§ REQUEST
Copy every line of the data exactly, leaving nothing out.

++++++++++

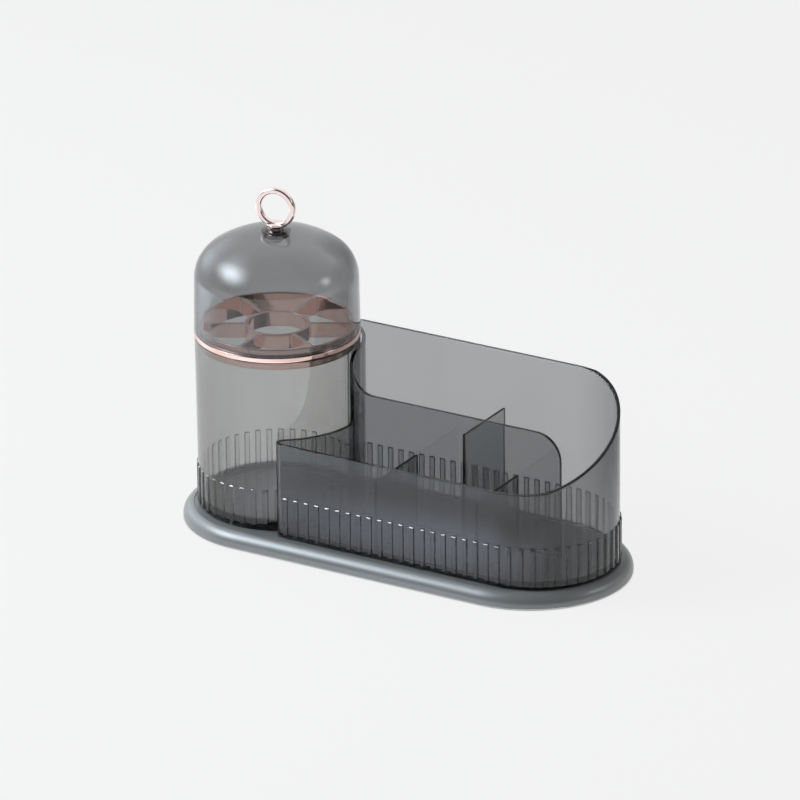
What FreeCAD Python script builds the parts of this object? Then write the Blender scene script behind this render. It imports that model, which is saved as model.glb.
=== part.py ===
import FreeCAD, Part
import math
import os

from FreeCAD import Vector

# Makeup brush box: a lidded brush tumbler and an open compartment box on one tray.
# Lengths are millimetres. X runs along the tray, Y points to the back, Z is up.
# The origin is under the middle of the tray, on the surface that it stands on.

# Tray
tray_spine_half = 82.7
tray_margin = 9.9
tray_rim_height = 9.0
tray_rim_inset = 6.0
tray_rim_flat = 0.3
tray_recess_depth = 0.4
tray_shoulder_radius = 7.0
tray_plate = 2.4
tray_wall = 2.2
tray_skirt_gap = 1.0
tray_web = 1.6
tray_web_gap = 2.6
locator_height = 1.2
locator_clearance = 1.0
locator_corner_radius = 3.0

# Anti-slip pads and their pockets
pad_radius = 7.0
pad_thickness = 2.0
pad_pocket_clearance = 0.1
pad_boss_wall = 1.8
pad_end_offset = 15.3
pad_side_inset = 26.5

# Brush tumbler
tumbler_end_offset = 3.5
tumbler_height = 105.5
tumbler_base_radius = 47.3
tumbler_taper_deg = 0.55
tumbler_wall = 2.2
tumbler_floor = 2.5
tumbler_foot_width = 8.9
tumbler_foot_recess = 1.5
tumbler_floor_fillet = 4.0
tumbler_base_fillet = 0.9
tumbler_rim_fillet = 0.5

# Ribbed band round the foot of the tumbler and of the box
rib_start = 2.1
rib_length = 23.5
rib_width = 3.3
rib_face_width = 2.7
rib_top_bevel = 0.5
rib_root = 0.6
tumbler_rib_count = 42
tumbler_rib_height = 0.8
box_rib_pitch = 7.0
box_rib_height = 1.0

# Divider insert
flange_thickness = 3.3
flange_overhang = 0.2
flange_edge_fillet = 0.6
collar_edge_fillet = 0.4
insert_clearance = 0.4
collar_wall = 1.7
collar_rise = 4.0
collar_drop = 4.8
lid_clearance = 0.7
spoke_count = 6
spoke_first_deg = 30.0
spoke_thickness = 1.8
spoke_depth = 9.0
spoke_setback = 1.0
spoke_root = 0.5
centre_ring_radius = 19.2
centre_ring_wall = 1.8
key_count = 8
key_first_deg = 10.0
key_width = 1.0
key_height = 0.35

# Dome lid
dome_height = 61.4
dome_taper_deg = 1.0
dome_shoulder_radius = 22.8
dome_crown_radius = 70.0
dome_wall = 2.0
dome_seat_radius = 8.0
dome_seat_depth = 3.0
dome_hole_clearance = 0.3

# Finial ring, its screw and its washer
finial_outer_radius = 12.15
finial_hole_radius = 8.95
finial_width = 3.8
finial_edge_round = 1.0
finial_lift = 1.0
finial_turn_deg = 8.0
finial_sink = 0.35
finial_seat_clearance = 0.1
neck_radius = 4.9
neck_height = 1.9
neck_cup_radius = 5.6
neck_cup_rise = 1.0
neck_cup_lip = 0.9
neck_waist_round = 1.0
neck_edge_round = 0.3
screw_radius = 2.0
screw_grip = 2.8
screw_bore_relief = 0.2
screw_head_radius = 3.9
screw_head_height = 2.4
screw_head_round = 0.7
screw_slot_length = 4.6
screw_slot_width = 1.0
screw_slot_depth = 1.1
washer_radius = 6.4
washer_thickness = 1.0
washer_clearance = 0.2

# Compartment box
box_end_offset = 3.5
box_side_margin = 0.3
box_wall = 2.0
box_floor = 2.2
box_foot_width = 3.0
box_foot_recess = 1.7
box_gap_to_lid = 0.8
box_corner_radius = 4.3
box_floor_fillet = 1.5
box_base_fillet = 0.8
box_back_height = 102.4
box_front_height = 58.6
box_step_top_radius = 7.0
box_step_foot_radius = 3.0
box_slope_setback = 8.6
box_slope_blend_radius = 30.0
partition_drop = 24.1
partition_thickness = 2.0
partition_overrun = 16.7
partition_end_radius = 16.0
partition_horn_rise = 14.5
partition_horn_radius = 14.0
divider_top_thickness = 1.4
divider_foot_thickness = 2.6
divider_top_round = 0.4
front_divider_1_distance = 42.4
front_divider_1_drop = 10.3
front_divider_2_distance = 109.2
front_divider_2_drop = 9.7
rear_divider_distance = 73.5
rear_divider_drop = 11.7

# Values that follow from the ones above
overshoot = 5.0
ledge_z = tray_rim_height - tray_recess_depth
tumbler_x = -tray_spine_half - tumbler_end_offset
tumbler_top_z = ledge_z + tumbler_height
tumbler_slope = math.tan(math.radians(tumbler_taper_deg))
tumbler_top_radius = tumbler_base_radius + tumbler_height * tumbler_slope
tumbler_foot_radius = tumbler_base_radius - tumbler_foot_width
flange_top_z = tumbler_top_z + flange_thickness
lid_radius = tumbler_top_radius + flange_overhang
box_arc_centre_x = tray_spine_half + box_end_offset
box_half_depth = tumbler_top_radius + box_side_margin
box_hollow = lid_radius + box_gap_to_lid
box_inner_x = tumbler_x + box_hollow + box_wall
partition_height = box_back_height - partition_drop
tray_end_radius = box_half_depth + box_rib_height + tray_margin
pad_column_pitch = tray_spine_half + pad_end_offset
pad_row_half = tray_end_radius - pad_side_inset
dome_taper = math.radians(dome_taper_deg)
dome_top_z = flange_top_z + dome_height
neck_low_z = dome_top_z - finial_sink
seat_low_z = dome_top_z - dome_wall - dome_seat_depth
washer_low_z = seat_low_z - washer_thickness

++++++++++

§ RESULT BELOW
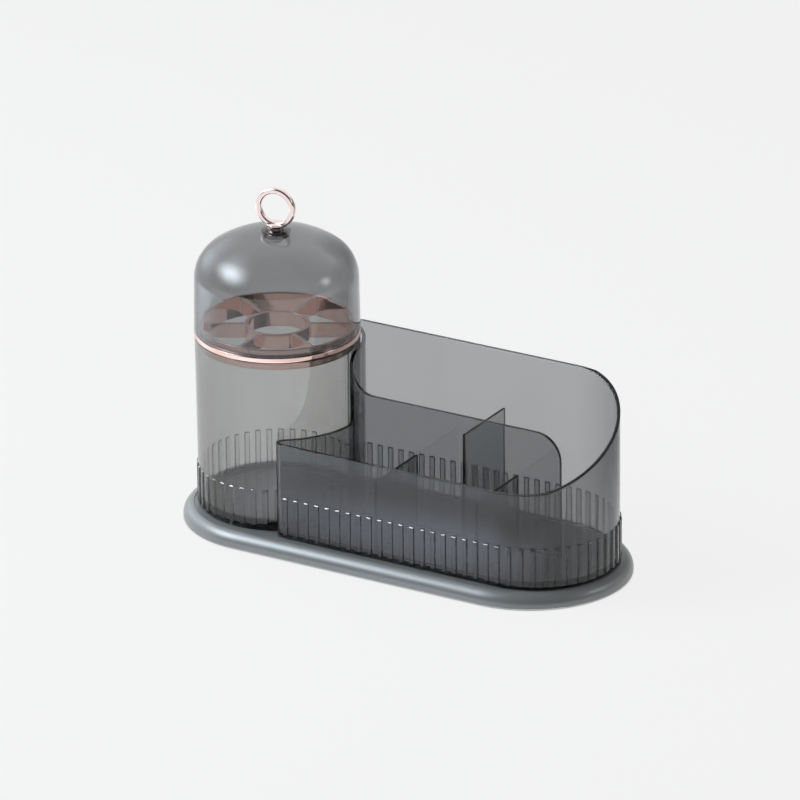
What FreeCAD Python script builds the parts of this object? Then write the Blender scene script behind this render. It imports that model, which is saved as model.glb.
=== part.py ===
import FreeCAD, Part
import math
import os

from FreeCAD import Vector

# Makeup brush box: a lidded brush tumbler and an open compartment box on one tray.
# Lengths are millimetres. X runs along the tray, Y points to the back, Z is up.
# The origin is under the middle of the tray, on the surface that it stands on.

# Tray
tray_spine_half = 82.7
tray_margin = 9.9
tray_rim_height = 9.0
tray_rim_inset = 6.0
tray_rim_flat = 0.3
tray_recess_depth = 0.4
tray_shoulder_radius = 7.0
tray_plate = 2.4
tray_wall = 2.2
tray_skirt_gap = 1.0
tray_web = 1.6
tray_web_gap = 2.6
locator_height = 1.2
locator_clearance = 1.0
locator_corner_radius = 3.0

# Anti-slip pads and their pockets
pad_radius = 7.0
pad_thickness = 2.0
pad_pocket_clearance = 0.1
pad_boss_wall = 1.8
pad_end_offset = 15.3
pad_side_inset = 26.5

# Brush tumbler
tumbler_end_offset = 3.5
tumbler_height = 105.5
tumbler_base_radius = 47.3
tumbler_taper_deg = 0.55
tumbler_wall = 2.2
tumbler_floor = 2.5
tumbler_foot_width = 8.9
tumbler_foot_recess = 1.5
tumbler_floor_fillet = 4.0
tumbler_base_fillet = 0.9
tumbler_rim_fillet = 0.5

# Ribbed band round the foot of the tumbler and of the box
rib_start = 2.1
rib_length = 23.5
rib_width = 3.3
rib_face_width = 2.7
rib_top_bevel = 0.5
rib_root = 0.6
tumbler_rib_count = 42
tumbler_rib_height = 0.8
box_rib_pitch = 7.0
box_rib_height = 1.0

# Divider insert
flange_thickness = 3.3
flange_overhang = 0.2
flange_edge_fillet = 0.6
collar_edge_fillet = 0.4
insert_clearance = 0.4
collar_wall = 1.7
collar_rise = 4.0
collar_drop = 4.8
lid_clearance = 0.7
spoke_count = 6
spoke_first_deg = 30.0
spoke_thickness = 1.8
spoke_depth = 9.0
spoke_setback = 1.0
spoke_root = 0.5
centre_ring_radius = 19.2
centre_ring_wall = 1.8
key_count = 8
key_first_deg = 10.0
key_width = 1.0
key_height = 0.35

# Dome lid
dome_height = 61.4
dome_taper_deg = 1.0
dome_shoulder_radius = 22.8
dome_crown_radius = 70.0
dome_wall = 2.0
dome_seat_radius = 8.0
dome_seat_depth = 3.0
dome_hole_clearance = 0.3

# Finial ring, its screw and its washer
finial_outer_radius = 12.15
finial_hole_radius = 8.95
finial_width = 3.8
finial_edge_round = 1.0
finial_lift = 1.0
finial_turn_deg = 8.0
finial_sink = 0.35
finial_seat_clearance = 0.1
neck_radius = 4.9
neck_height = 1.9
neck_cup_radius = 5.6
neck_cup_rise = 1.0
neck_cup_lip = 0.9
neck_waist_round = 1.0
neck_edge_round = 0.3
screw_radius = 2.0
screw_grip = 2.8
screw_bore_relief = 0.2
screw_head_radius = 3.9
screw_head_height = 2.4
screw_head_round = 0.7
screw_slot_length = 4.6
screw_slot_width = 1.0
screw_slot_depth = 1.1
washer_radius = 6.4
washer_thickness = 1.0
washer_clearance = 0.2

# Compartment box
box_end_offset = 3.5
box_side_margin = 0.3
box_wall = 2.0
box_floor = 2.2
box_foot_width = 3.0
box_foot_recess = 1.7
box_gap_to_lid = 0.8
box_corner_radius = 4.3
box_floor_fillet = 1.5
box_base_fillet = 0.8
box_back_height = 102.4
box_front_height = 58.6
box_step_top_radius = 7.0
box_step_foot_radius = 3.0
box_slope_setback = 8.6
box_slope_blend_radius = 30.0
partition_drop = 24.1
partition_thickness = 2.0
partition_overrun = 16.7
partition_end_radius = 16.0
partition_horn_rise = 14.5
partition_horn_radius = 14.0
divider_top_thickness = 1.4
divider_foot_thickness = 2.6
divider_top_round = 0.4
front_divider_1_distance = 42.4
front_divider_1_drop = 10.3
front_divider_2_distance = 109.2
front_divider_2_drop = 9.7
rear_divider_distance = 73.5
rear_divider_drop = 11.7

# Values that follow from the ones above
overshoot = 5.0
ledge_z = tray_rim_height - tray_recess_depth
tumbler_x = -tray_spine_half - tumbler_end_offset
tumbler_top_z = ledge_z + tumbler_height
tumbler_slope = math.tan(math.radians(tumbler_taper_deg))
tumbler_top_radius = tumbler_base_radius + tumbler_height * tumbler_slope
tumbler_foot_radius = tumbler_base_radius - tumbler_foot_width
flange_top_z = tumbler_top_z + flange_thickness
lid_radius = tumbler_top_radius + flange_overhang
box_arc_centre_x = tray_spine_half + box_end_offset
box_half_depth = tumbler_top_radius + box_side_margin
box_hollow = lid_radius + box_gap_to_lid
box_inner_x = tumbler_x + box_hollow + box_wall
partition_height = box_back_height - partition_drop
tray_end_radius = box_half_depth + box_rib_height + tray_margin
pad_column_pitch = tray_spine_half + pad_end_offset
pad_row_half = tray_end_radius - pad_side_inset
dome_taper = math.radians(dome_taper_deg)
dome_top_z = flange_top_z + dome_height
neck_low_z = dome_top_z - finial_sink
seat_low_z = dome_top_z - dome_wall - dome_seat_depth
washer_low_z = seat_low_z - washer_thickness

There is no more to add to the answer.